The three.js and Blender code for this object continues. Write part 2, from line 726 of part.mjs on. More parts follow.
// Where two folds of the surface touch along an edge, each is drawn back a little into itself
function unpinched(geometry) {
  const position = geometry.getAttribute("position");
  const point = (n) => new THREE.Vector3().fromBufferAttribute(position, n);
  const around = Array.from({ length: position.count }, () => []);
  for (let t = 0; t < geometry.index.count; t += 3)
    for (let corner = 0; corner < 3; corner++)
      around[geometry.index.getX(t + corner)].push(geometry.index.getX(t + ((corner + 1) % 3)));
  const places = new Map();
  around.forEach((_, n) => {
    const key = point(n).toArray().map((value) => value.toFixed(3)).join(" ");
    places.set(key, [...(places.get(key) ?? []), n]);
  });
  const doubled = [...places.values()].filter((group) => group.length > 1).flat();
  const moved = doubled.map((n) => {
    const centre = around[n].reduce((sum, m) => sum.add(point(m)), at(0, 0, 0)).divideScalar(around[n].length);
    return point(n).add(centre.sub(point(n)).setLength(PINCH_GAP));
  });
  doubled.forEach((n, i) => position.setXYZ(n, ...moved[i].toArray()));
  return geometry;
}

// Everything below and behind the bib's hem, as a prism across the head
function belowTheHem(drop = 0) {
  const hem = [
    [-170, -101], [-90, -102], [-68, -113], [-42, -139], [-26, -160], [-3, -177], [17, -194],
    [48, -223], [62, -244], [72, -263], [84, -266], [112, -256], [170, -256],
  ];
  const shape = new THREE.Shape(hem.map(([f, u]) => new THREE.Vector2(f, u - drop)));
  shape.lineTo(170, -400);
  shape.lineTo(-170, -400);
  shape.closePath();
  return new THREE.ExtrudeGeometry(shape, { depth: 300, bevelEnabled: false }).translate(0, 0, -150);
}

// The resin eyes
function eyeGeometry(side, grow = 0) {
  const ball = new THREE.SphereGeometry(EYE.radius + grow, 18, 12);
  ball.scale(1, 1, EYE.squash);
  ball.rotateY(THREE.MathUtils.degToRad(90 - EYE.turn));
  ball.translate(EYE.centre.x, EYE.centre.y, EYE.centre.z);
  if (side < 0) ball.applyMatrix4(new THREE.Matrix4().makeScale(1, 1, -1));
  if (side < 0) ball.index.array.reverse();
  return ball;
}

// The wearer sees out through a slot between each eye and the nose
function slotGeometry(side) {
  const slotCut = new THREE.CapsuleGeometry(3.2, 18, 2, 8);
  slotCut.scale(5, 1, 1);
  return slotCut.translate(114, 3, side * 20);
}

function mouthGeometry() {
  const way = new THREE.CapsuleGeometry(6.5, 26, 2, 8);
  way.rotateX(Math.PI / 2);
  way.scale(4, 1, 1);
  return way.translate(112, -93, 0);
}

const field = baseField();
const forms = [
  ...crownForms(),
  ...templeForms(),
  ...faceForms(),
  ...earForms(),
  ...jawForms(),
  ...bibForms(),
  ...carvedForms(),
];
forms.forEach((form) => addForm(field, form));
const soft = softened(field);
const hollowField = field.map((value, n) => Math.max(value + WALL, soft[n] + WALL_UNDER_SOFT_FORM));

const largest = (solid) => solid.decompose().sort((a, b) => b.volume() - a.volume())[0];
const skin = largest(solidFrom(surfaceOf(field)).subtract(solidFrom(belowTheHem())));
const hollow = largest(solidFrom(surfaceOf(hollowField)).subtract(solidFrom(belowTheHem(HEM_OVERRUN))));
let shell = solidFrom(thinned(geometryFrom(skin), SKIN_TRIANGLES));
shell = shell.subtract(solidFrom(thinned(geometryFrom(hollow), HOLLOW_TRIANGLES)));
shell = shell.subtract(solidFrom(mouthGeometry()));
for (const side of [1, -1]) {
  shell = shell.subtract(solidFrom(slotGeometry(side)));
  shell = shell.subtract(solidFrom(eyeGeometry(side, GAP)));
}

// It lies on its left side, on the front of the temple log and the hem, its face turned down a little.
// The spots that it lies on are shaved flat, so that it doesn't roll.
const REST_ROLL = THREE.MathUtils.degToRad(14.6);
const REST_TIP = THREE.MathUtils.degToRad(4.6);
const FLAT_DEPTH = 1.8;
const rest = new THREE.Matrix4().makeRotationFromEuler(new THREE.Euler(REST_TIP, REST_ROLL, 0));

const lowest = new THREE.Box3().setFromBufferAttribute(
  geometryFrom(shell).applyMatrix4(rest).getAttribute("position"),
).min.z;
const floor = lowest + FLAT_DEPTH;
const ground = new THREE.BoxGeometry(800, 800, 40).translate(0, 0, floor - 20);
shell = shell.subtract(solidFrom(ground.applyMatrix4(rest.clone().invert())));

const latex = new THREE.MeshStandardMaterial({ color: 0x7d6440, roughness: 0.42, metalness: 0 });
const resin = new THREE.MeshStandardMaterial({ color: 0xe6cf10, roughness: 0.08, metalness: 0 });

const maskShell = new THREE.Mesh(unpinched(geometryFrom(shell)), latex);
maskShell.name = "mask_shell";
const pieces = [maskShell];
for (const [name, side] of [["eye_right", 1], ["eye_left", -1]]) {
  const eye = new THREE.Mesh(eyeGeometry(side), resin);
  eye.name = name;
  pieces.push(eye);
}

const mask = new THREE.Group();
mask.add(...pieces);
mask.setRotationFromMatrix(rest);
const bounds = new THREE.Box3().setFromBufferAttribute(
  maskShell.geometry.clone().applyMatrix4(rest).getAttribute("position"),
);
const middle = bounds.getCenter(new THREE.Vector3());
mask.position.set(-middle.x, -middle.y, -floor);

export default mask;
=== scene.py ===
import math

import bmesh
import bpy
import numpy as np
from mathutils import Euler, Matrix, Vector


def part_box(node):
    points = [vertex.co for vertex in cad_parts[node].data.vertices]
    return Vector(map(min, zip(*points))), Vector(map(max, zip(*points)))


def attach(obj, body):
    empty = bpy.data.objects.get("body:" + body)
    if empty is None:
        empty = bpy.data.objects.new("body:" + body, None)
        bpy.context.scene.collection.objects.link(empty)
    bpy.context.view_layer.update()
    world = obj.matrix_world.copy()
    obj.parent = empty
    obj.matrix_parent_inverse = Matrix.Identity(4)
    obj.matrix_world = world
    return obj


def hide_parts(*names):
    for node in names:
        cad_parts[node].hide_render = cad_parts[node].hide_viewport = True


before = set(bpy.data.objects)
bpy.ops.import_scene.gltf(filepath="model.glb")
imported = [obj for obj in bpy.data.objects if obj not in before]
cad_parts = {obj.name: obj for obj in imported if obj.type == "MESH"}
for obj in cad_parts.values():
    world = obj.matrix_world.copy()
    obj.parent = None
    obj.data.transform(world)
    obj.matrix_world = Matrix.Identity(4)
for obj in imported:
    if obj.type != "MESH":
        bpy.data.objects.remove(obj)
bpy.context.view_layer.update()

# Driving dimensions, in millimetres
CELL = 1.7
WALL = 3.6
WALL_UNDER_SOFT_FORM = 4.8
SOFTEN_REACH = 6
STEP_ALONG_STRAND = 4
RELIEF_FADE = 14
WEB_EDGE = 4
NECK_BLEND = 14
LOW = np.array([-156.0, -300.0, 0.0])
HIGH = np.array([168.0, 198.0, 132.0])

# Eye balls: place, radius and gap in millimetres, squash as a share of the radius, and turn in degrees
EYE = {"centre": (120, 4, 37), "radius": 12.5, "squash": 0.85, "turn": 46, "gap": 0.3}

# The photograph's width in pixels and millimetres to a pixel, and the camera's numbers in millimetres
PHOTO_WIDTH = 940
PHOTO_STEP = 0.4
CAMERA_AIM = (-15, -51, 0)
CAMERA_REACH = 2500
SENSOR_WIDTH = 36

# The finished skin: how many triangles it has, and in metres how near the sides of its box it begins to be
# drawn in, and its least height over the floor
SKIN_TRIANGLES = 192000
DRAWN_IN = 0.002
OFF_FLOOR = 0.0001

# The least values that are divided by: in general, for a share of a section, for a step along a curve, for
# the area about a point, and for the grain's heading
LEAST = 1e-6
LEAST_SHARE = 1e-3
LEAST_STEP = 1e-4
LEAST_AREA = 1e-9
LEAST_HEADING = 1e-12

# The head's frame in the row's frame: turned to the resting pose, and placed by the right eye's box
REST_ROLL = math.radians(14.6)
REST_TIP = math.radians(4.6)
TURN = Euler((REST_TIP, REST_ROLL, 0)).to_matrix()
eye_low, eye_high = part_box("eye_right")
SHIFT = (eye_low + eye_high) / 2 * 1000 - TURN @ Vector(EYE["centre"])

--

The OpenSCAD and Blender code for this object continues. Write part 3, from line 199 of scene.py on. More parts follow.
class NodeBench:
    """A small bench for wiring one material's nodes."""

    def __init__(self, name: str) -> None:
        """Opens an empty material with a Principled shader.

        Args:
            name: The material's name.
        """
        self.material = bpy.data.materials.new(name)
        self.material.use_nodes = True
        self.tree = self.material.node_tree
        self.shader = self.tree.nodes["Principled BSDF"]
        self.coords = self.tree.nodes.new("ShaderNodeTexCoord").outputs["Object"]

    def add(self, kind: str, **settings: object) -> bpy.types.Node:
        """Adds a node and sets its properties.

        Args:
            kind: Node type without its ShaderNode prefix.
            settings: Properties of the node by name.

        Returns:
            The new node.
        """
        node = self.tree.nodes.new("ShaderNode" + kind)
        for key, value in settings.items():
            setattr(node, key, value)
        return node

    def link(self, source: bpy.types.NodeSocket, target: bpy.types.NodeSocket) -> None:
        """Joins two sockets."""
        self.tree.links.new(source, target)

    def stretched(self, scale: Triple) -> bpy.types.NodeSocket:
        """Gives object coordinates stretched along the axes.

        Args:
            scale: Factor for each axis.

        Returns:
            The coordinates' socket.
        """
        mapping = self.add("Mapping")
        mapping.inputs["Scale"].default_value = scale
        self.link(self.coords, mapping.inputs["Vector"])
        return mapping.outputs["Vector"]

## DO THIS
Among the lines above, find the one with "const mask = new THREE.Group();" and the one with "if empty is". Quote both and everything between them, exactly.

## TASK ANSWER
const mask = new THREE.Group();
mask.add(...pieces);
mask.setRotationFromMatrix(rest);
const bounds = new THREE.Box3().setFromBufferAttribute(
  maskShell.geometry.clone().applyMatrix4(rest).getAttribute("position"),
);
const middle = bounds.getCenter(new THREE.Vector3());
mask.position.set(-middle.x, -middle.y, -floor);

export default mask;
=== scene.py ===
import math

import bmesh
import bpy
import numpy as np
from mathutils import Euler, Matrix, Vector


def part_box(node):
    points = [vertex.co for vertex in cad_parts[node].data.vertices]
    return Vector(map(min, zip(*points))), Vector(map(max, zip(*points)))


def attach(obj, body):
    empty = bpy.data.objects.get("body:" + body)
    if empty is None:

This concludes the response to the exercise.